The case also exposed a subtler gap: the cultural and technical transition between “Soviet-era” piloting and the era of automated, Western-designed cockpits. Many Russian flight crews lacked deep training in the intricacies of Airbus logic, trusting the machines—at least in principle—never to relinquish control, never to let a simple action spiral out of hand.

Legacy: What Flight 593 Left Behind

Today, aviation safety experts and pilots-in-training still study the transcript of Aeroflot Flight 593. The names Yana and Eldar appear in textbooks and conference seminars, not as blame, but as solemn reminder: small lapses in cockpit discipline, magnified by unfamiliar technology, can unravel worlds. "No unauthorized persons at the controls" is no longer just a rule to be enforced, but a foundational wall in airline training worldwide.

More quietly, the crash became a touchpoint in ongoing reform efforts: better crew resource management, deeper education on automation’s limits. In the years since, the likelihood of a similar tragedy has lessened—not vanished, but made far less likely by the regulations hammered out in Flight 593’s shadow.

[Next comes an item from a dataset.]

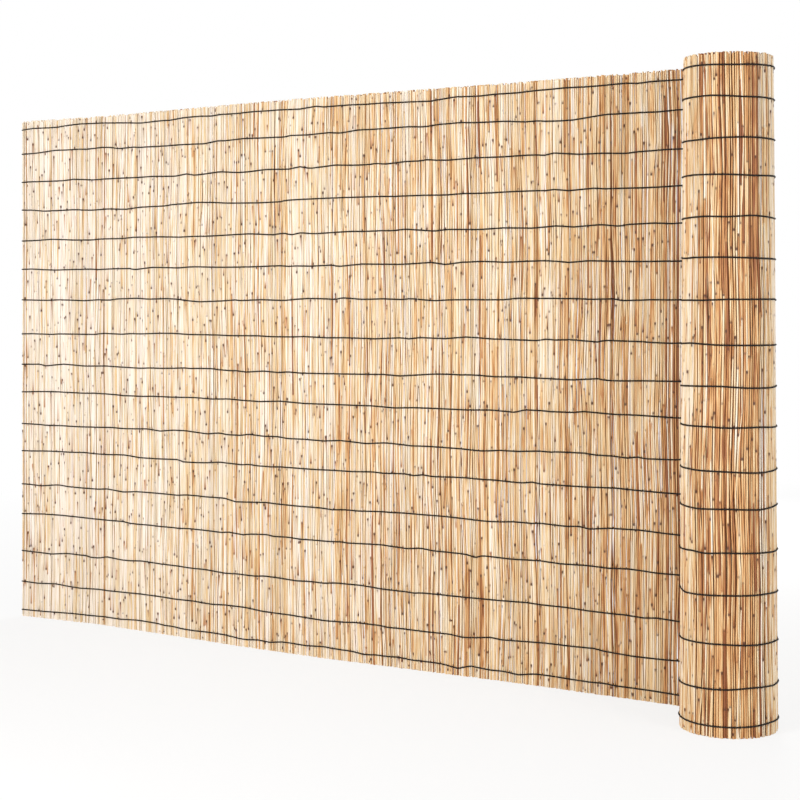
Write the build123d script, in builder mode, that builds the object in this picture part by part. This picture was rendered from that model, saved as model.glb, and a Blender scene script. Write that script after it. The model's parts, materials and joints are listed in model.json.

You can fly over southern Siberia today and see no scar. The forests have reclaimed the hillside; even debris is mostly gone. But what endures is less visible: the unseen scaffolding of protocol, vigilance, and humility that now underpins nearly every commercial flight.

Epilogue: Lessons Written in Sky and Ice

In the end, history remembers Aeroflot Flight 593 not for the cheap punchline its story might invite, but for the echo of its caution. At 33,000 feet, over an unblinking wilderness, it is never amusement or routine that keeps an airliner safe, but discipline, awareness, and respect for the machinery—both human and not. When those fail, even the quietest night sky can turn, without warning, into a memorial.